Sollte allerdings über Nacht wegen eines Überlaufs des Klärwerks Brom-6 in den Neckar gelangt sein, wäre laut der Experten mit massiven Schäden für das Gewässer zu rechnen. Ein weiteres Fischsterben sei dann nicht zu verhindern.

50 Rettungskräfte der Schwenninger Feuerwehr und des Gefahrengutzugs Schwarzwald-Baar waren gestern im Einsatz. Bei Chromsäure handle es sich um einen Schadstoff "ohne Ende", meint der Feuerwehr-Fachberater Chemie, Klaus Lachner. Die Substanz sei krebserregend und in entsprechender Menge tödlich.

Mit der nötigen Vorsicht, in farbige Schutzanzüge und Handschuhe gekleidet und mit Atemschutz ausgestattet, näherten sich die Feuerwehrleute der ausgelaufenen Flüssigkeit, banden die ausgelaufene Lösung auf den asphaltierten Flächen ab und pumpten das vergiftete Wasser ab.

Zu dem Unfall war es kurz vor 9 Uhr gekommen. Ein Gabelstaplerfahrer wollte einen Behälter mit 1000 Kilo Chromsäure-Lösung vom Firmengelände auf die gegenüberliegende Straßenseite transportieren, wo das Fass dann von einem Entsorgungsunternehmen abgeholt werden sollte. Doch bei der Fahrt über den Bordstein fiel der Behälter auf den Boden, der Deckel sprang auf, und rund 700 Kilo Flüssigkeit liefen auf die Straße und ein Teil davon auch in die Kanalisation. Von einer Gefahr für Anlieger oder Bevölkerung sei aber nicht auszugehen, ergänzt Lachner, weil der krebserregende Stoff sich nicht in die Luft verflüchtige.

Das Geschehen wirkte spektakulär, hatte die Feuerwehr doch vor einem benachbarten Firmengelände eine "Dekontaminationsstation" errichtet. Dort wurden die Feuerwehrleute nach ihrem Einsatz "gereinigt", sprich die Schutzanzüge abgespritzt.

In der ausgelaufenen Lösung befanden sich rund zwölf Kilo Chromsäure, erklärte Lachner. Wie viel davon tatsächlich in die Kanalisation gelangte, sei unklar.

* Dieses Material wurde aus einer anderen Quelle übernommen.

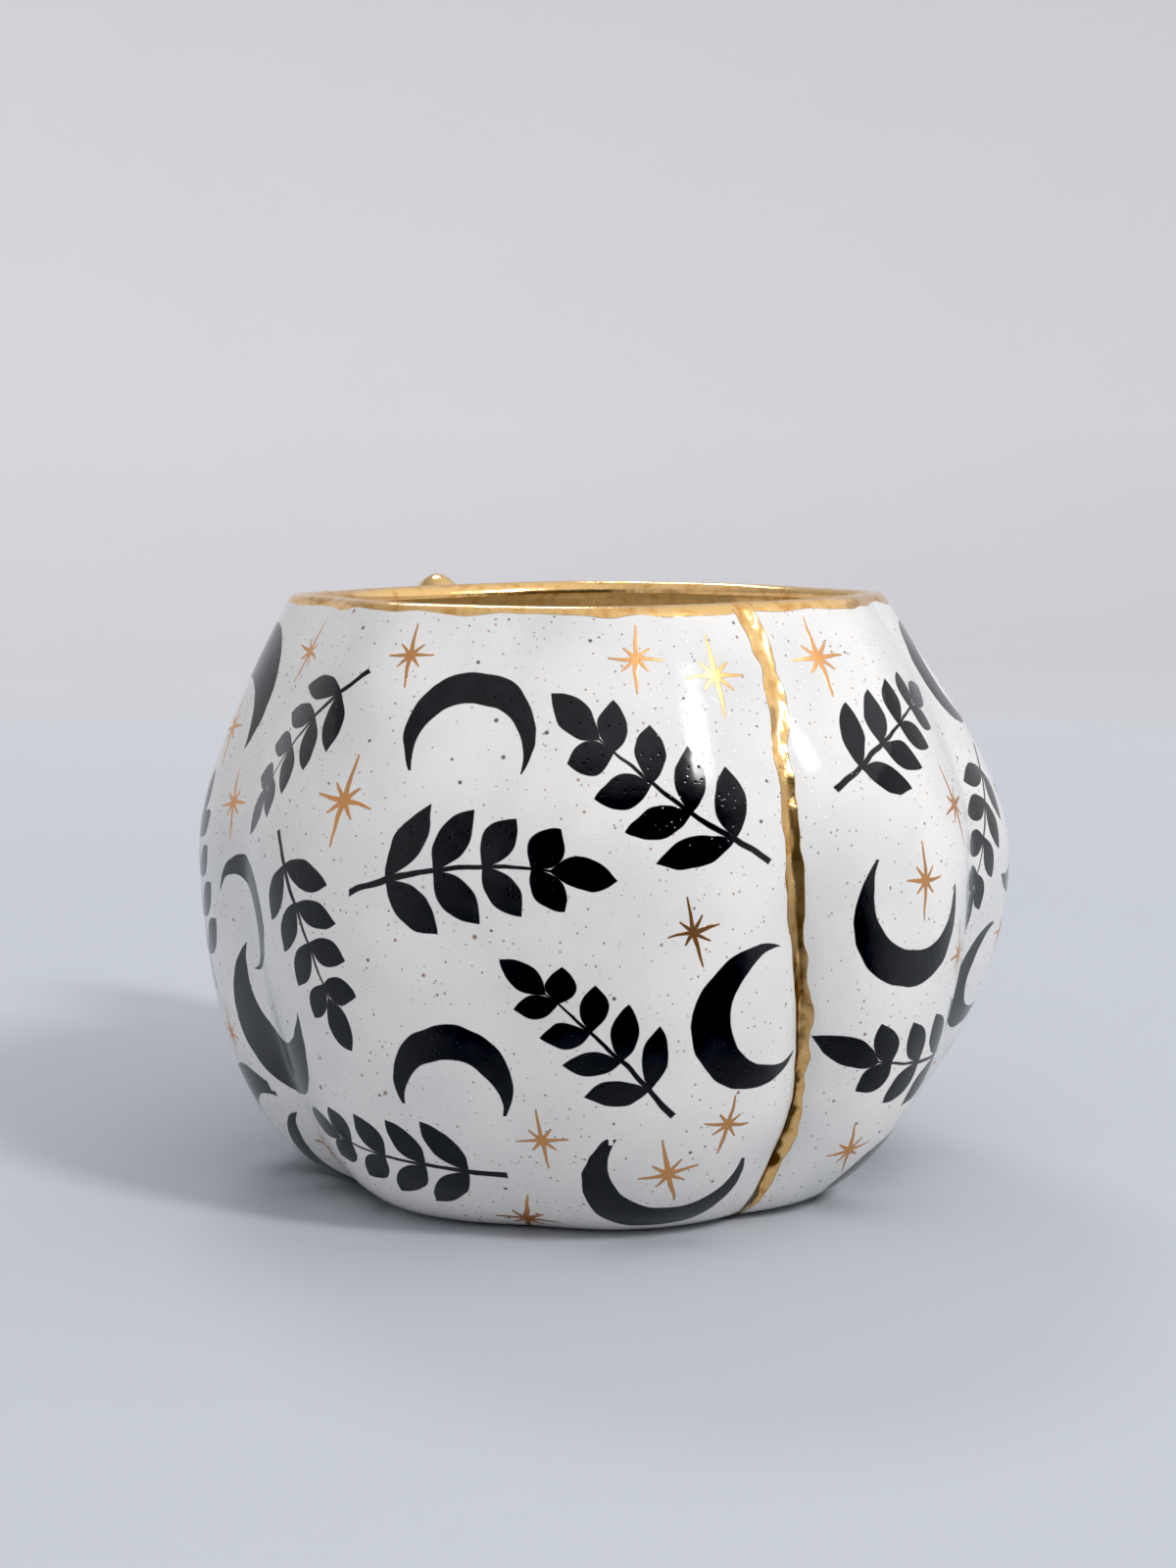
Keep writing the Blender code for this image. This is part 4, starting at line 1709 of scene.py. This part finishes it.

Bei dem gestrigen Unfall mit ausgelaufener Chromsäure bei einem Schwenninger Galvanikbetrieb kam laut Polizei-Pressesprecher Harry Hurtz zunächst niemand zu Schaden. Das lässt sich angesichts der Gefährlichkeit der Substanz von Glück sagen. Laut Wikipedia sind Chromverbindungen "äußerst giftig" und seit langem als krebserregend bekannt. Die letale Dosis entspreche einem halben Teelöffel.